◆ Information supplied ◆
╭──

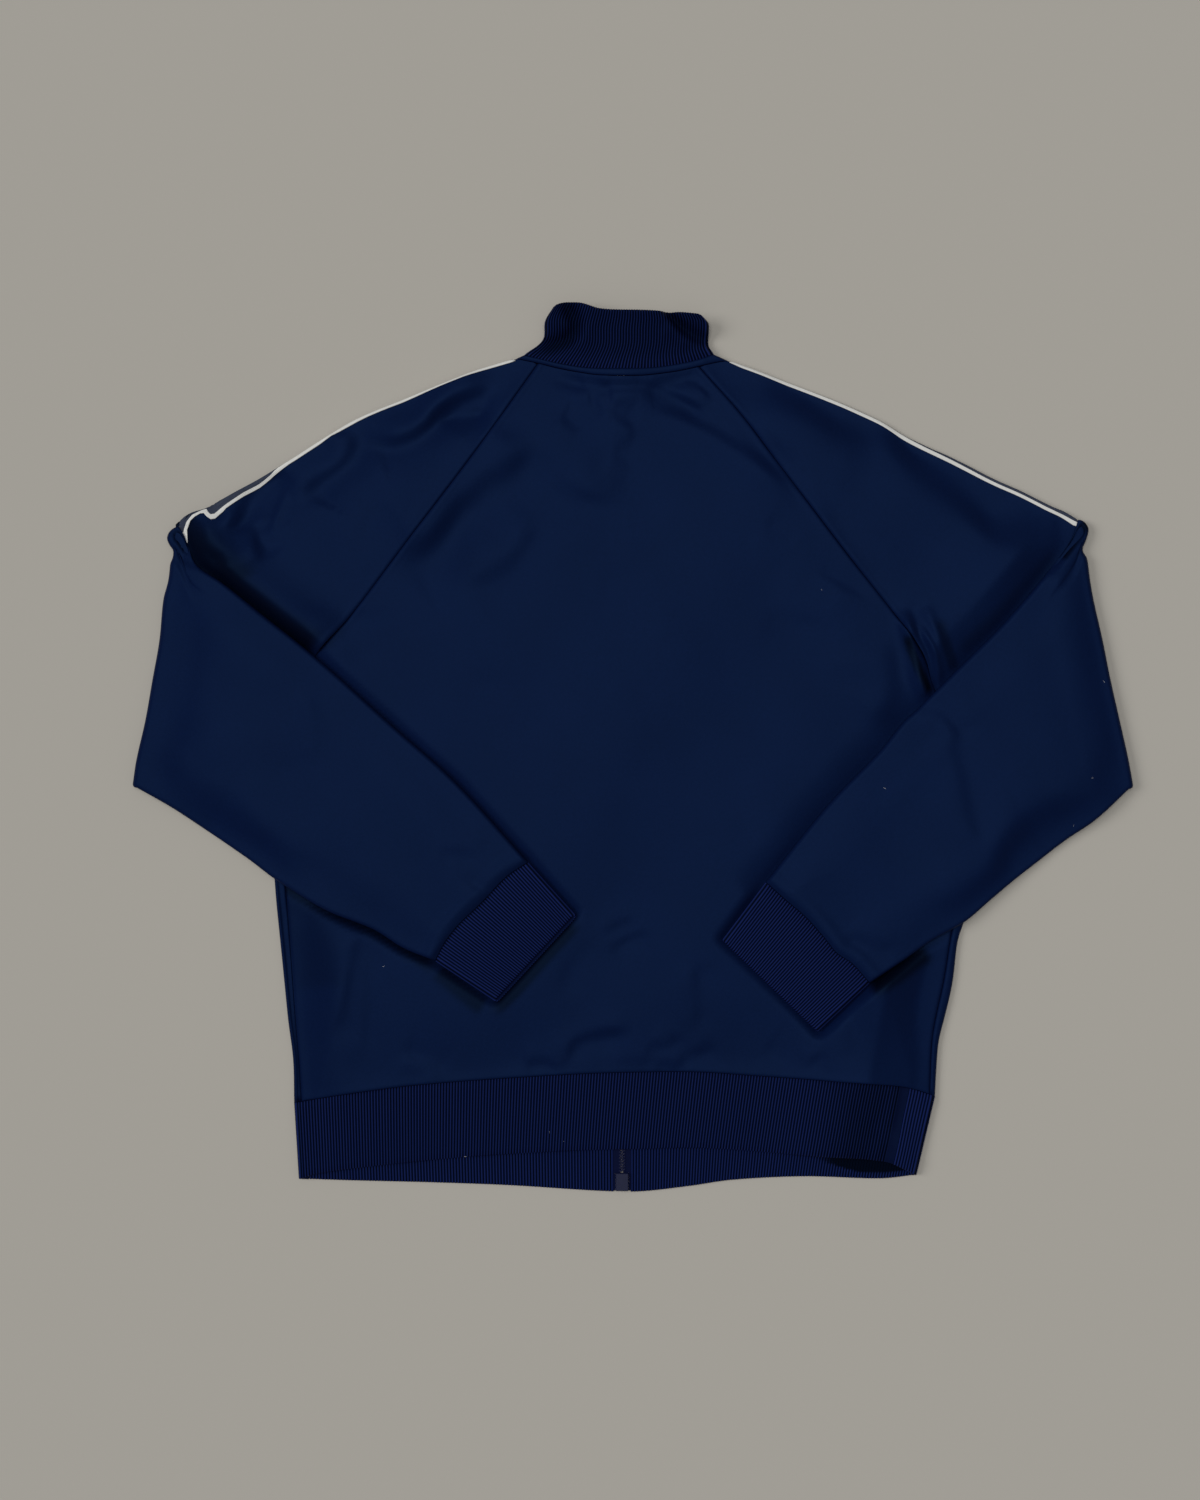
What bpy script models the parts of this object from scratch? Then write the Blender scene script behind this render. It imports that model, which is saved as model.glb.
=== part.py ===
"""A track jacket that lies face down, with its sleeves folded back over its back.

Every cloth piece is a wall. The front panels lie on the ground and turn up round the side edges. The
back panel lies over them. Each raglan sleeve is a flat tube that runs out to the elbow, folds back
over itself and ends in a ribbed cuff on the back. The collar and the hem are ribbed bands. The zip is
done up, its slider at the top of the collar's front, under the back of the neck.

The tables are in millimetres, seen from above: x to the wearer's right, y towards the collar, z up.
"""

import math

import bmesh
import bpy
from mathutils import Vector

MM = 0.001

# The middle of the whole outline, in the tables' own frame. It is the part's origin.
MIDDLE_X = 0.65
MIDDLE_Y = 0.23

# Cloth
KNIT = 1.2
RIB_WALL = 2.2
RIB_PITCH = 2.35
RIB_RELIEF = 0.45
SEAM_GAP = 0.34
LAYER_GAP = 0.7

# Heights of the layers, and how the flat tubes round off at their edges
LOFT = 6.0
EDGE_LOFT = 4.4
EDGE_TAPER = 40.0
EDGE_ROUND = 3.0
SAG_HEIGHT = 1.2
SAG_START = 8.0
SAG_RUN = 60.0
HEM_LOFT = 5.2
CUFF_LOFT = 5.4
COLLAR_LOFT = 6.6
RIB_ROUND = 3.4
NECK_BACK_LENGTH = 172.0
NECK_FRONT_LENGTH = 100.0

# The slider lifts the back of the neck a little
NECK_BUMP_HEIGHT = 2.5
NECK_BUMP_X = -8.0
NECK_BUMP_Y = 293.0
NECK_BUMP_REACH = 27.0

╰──

◆ Exercise ◆
Would you reproduce the material above in full, exactly as given?

◆ Response for this exercise ◆
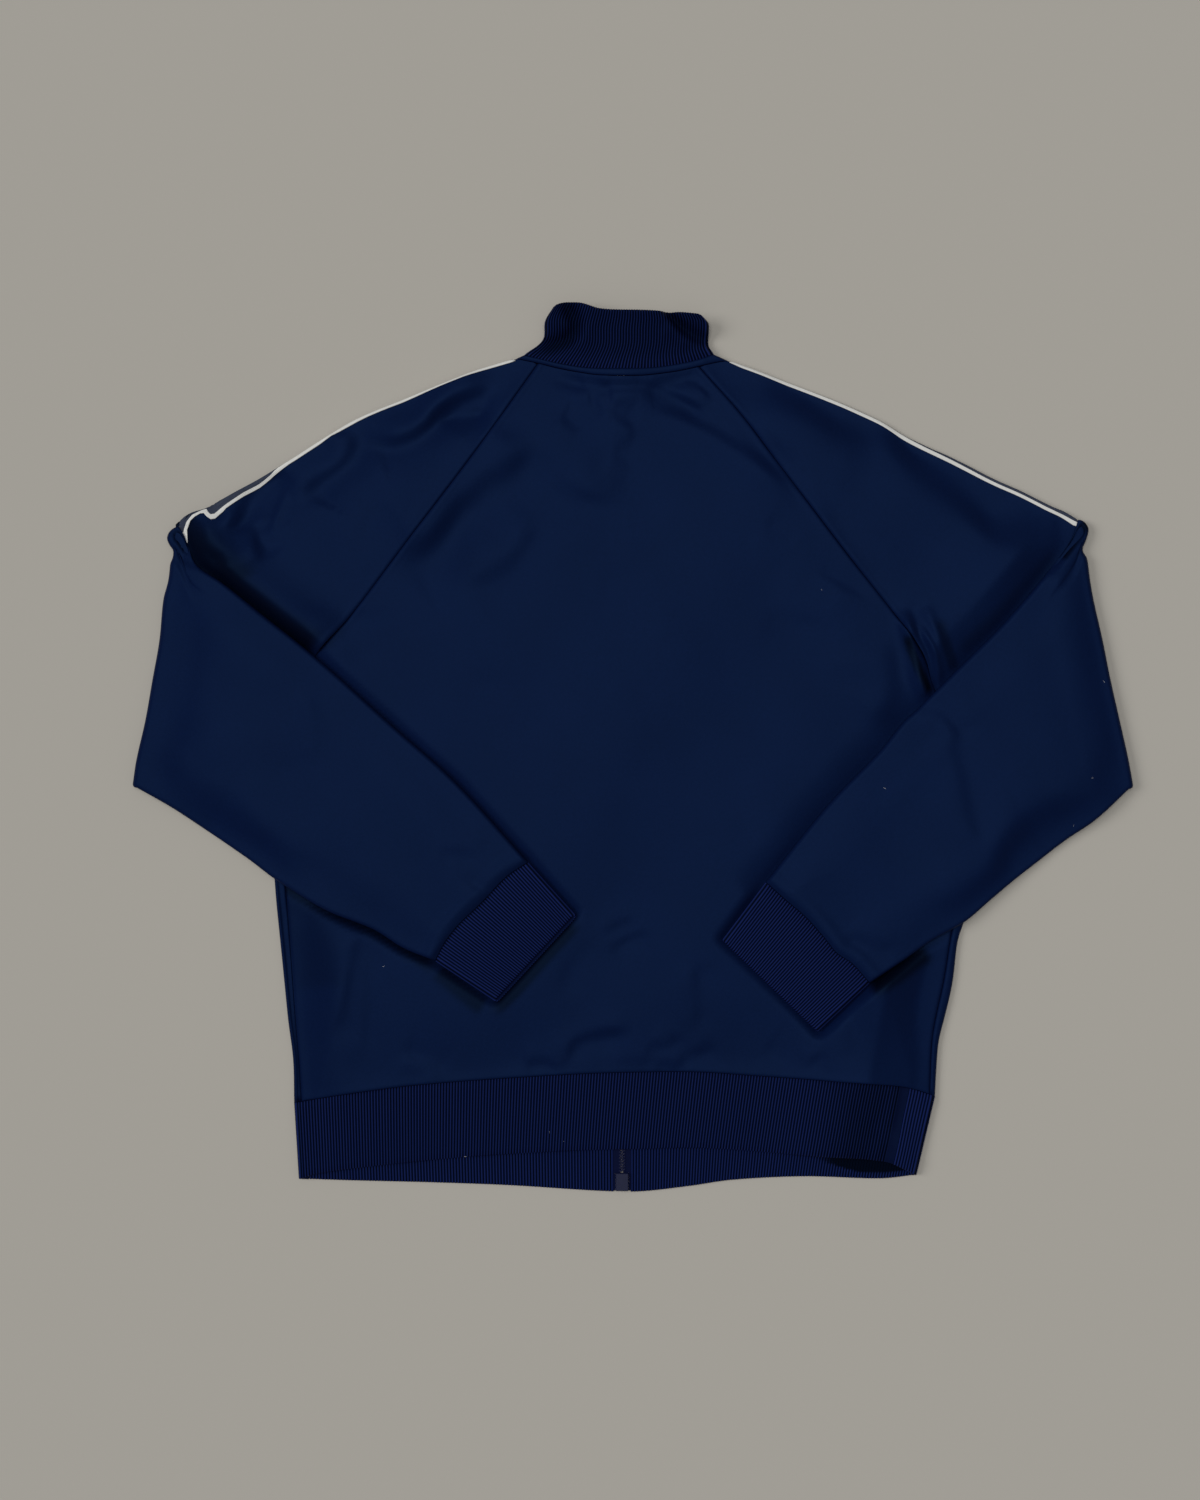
What bpy script models the parts of this object from scratch? Then write the Blender scene script behind this render. It imports that model, which is saved as model.glb.
=== part.py ===
"""A track jacket that lies face down, with its sleeves folded back over its back.

Every cloth piece is a wall. The front panels lie on the ground and turn up round the side edges. The
back panel lies over them. Each raglan sleeve is a flat tube that runs out to the elbow, folds back
over itself and ends in a ribbed cuff on the back. The collar and the hem are ribbed bands. The zip is
done up, its slider at the top of the collar's front, under the back of the neck.

The tables are in millimetres, seen from above: x to the wearer's right, y towards the collar, z up.
"""

import math

import bmesh
import bpy
from mathutils import Vector

MM = 0.001

# The middle of the whole outline, in the tables' own frame. It is the part's origin.
MIDDLE_X = 0.65
MIDDLE_Y = 0.23

# Cloth
KNIT = 1.2
RIB_WALL = 2.2
RIB_PITCH = 2.35
RIB_RELIEF = 0.45
SEAM_GAP = 0.34
LAYER_GAP = 0.7

# Heights of the layers, and how the flat tubes round off at their edges
LOFT = 6.0
EDGE_LOFT = 4.4
EDGE_TAPER = 40.0
EDGE_ROUND = 3.0
SAG_HEIGHT = 1.2
SAG_START = 8.0
SAG_RUN = 60.0
HEM_LOFT = 5.2
CUFF_LOFT = 5.4
COLLAR_LOFT = 6.6
RIB_ROUND = 3.4
NECK_BACK_LENGTH = 172.0
NECK_FRONT_LENGTH = 100.0

# The slider lifts the back of the neck a little
NECK_BUMP_HEIGHT = 2.5
NECK_BUMP_X = -8.0
NECK_BUMP_Y = 293.0
NECK_BUMP_REACH = 27.0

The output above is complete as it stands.